Lo mejor de Donald Trump
Tras obtener su cargo de presidente de los Estados Unidos de América, Donald Trump está haciendo gala, sin el menor disimulo, de sus muy notables pretensiones reaccionarias y confirmando las peores expectativas. Efectivamente, el nuevo mandatario norteamericano quiere devolverle a la potencia hegemónica mundial su carácter más imperialista, fundado en el supremacismo anglosajón, la ideología que pretende la superioridad de ese modelo cultural y su derecho a prevalecer sobre los demás.
Y, para ello, se ha rodeado que una cohorte de multimillonarios encantados de su condición y convencidos de su idoneidad para ocuparse de los intereses generales, tanto internacionales, como internos: lo que es bueno para la América blanca, rica y belicosa es bueno para el mundo; lo que es bueno para las élites, lo es, también, para el pueblo llano. Nada nuevo bajo el Sol. Hacia afuera, relación privilegiada con las cúpulas de poder de Inglaterra y Australia, sus coaligadas en la coerción al resto de las naciones; con los demás gobiernos occidentales, colaboraciones tácticas; y, con los países emergentes y tercermundistas, la más cruenta explotación.
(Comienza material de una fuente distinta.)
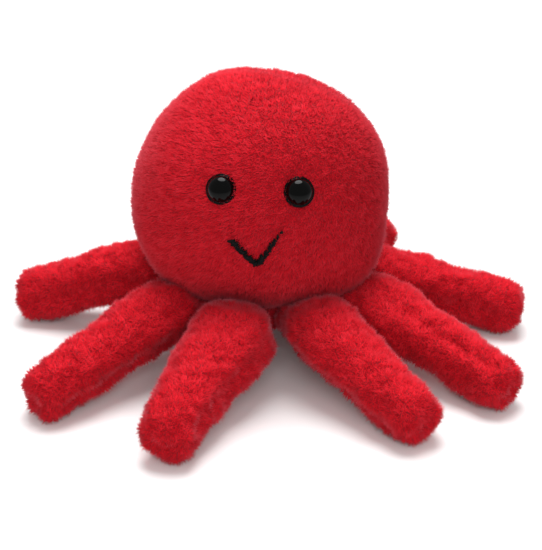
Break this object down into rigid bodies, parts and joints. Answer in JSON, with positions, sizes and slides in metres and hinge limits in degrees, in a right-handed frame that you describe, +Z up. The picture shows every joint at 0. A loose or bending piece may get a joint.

Hacia dentro, los órdenes democráticos y sus garantías constitucionales seducidas a la mínima expresión; culto a los intereses de la clase social formada por las personas más ricas y sus empresas; y empleo de estrategias demagógicas para condicionar al conjunto social y convertirlo en instrumento de esas ambiciones.
Todo ello, desde luego, hace mucho tiempo que es así. Al menos, desde “la revolución conservadora” de representaron Ronald Reagan y Margaret Thatcher, la alianza entre EEUU y el Reino Unido que, desde finales de los años 70 del pasado siglo, revitalizó al movimiento conservador en el “primer mundo” hasta extenderlo globalmente. Y así, los intentos de los fariseos biempensantes que pretenden cargar las tintas en los aspectos más caricaturescos de Donald Trump para distinguirlo de las bondades del Neoliberalismo, son vanos, pues no pueden obviar que este personaje pertenece a la misma clase social que gobierna Norteamérica desde hace décadas, que fue aceptado por el Partido Republicano, la fuerza prevalente en sus instituciones políticas, como miembro de su organización y como candidato a las elecciones presidenciales y que obtuvo el poder con los procedimientos permitidos y las leyes en vigor. Es parte de su orden y de su sistema.
Otra cosa es que Donald Trump se caracterice por conducirse con una considerable desfachatez -pocas veces vista en la vertiente pública de los representantes de las élites dirigentes- y que se exprese con una notable desvergüenza, falta de comedimiento y de respeto hacia todo lo que no comparte. Frente a la exquisitez en las formas y la fina retórica del presidente saliente, Barack Obama, el contraste con este patán millonario, solo bueno para hacer dinero y con qué procedimientos, es mayor.
Pero, conviene no olvidar que, sobre todo, se trata de una mera cuestión formal. Ni entre los Demócratas y los Republicanos hay un abismo en sus concepciones políticas, ni sus alternativos gobiernos aportan grandes diferencias en el statu quo de los ricos y los pobres. Ni hacia afuera, ni hacia dentro.
Y eso, precisamente, es lo mejor que tiene Donald Trump. El esperpento de líder que encarna este redomado reaccionario resulta esclarecedor: la bajeza moral, la insensibilidad humanitaria y el grosero materialismo, más allá de su hipócrita doble moral de “virtudes públicas y vicios privados”, que definen a las cúpulas del poder y que solo se vislumbran ocasionalmente, con este magnate bufón se están poniendo en evidencia, desde el primer día de su mandato, en toda su magnitud. ¡Que así sea!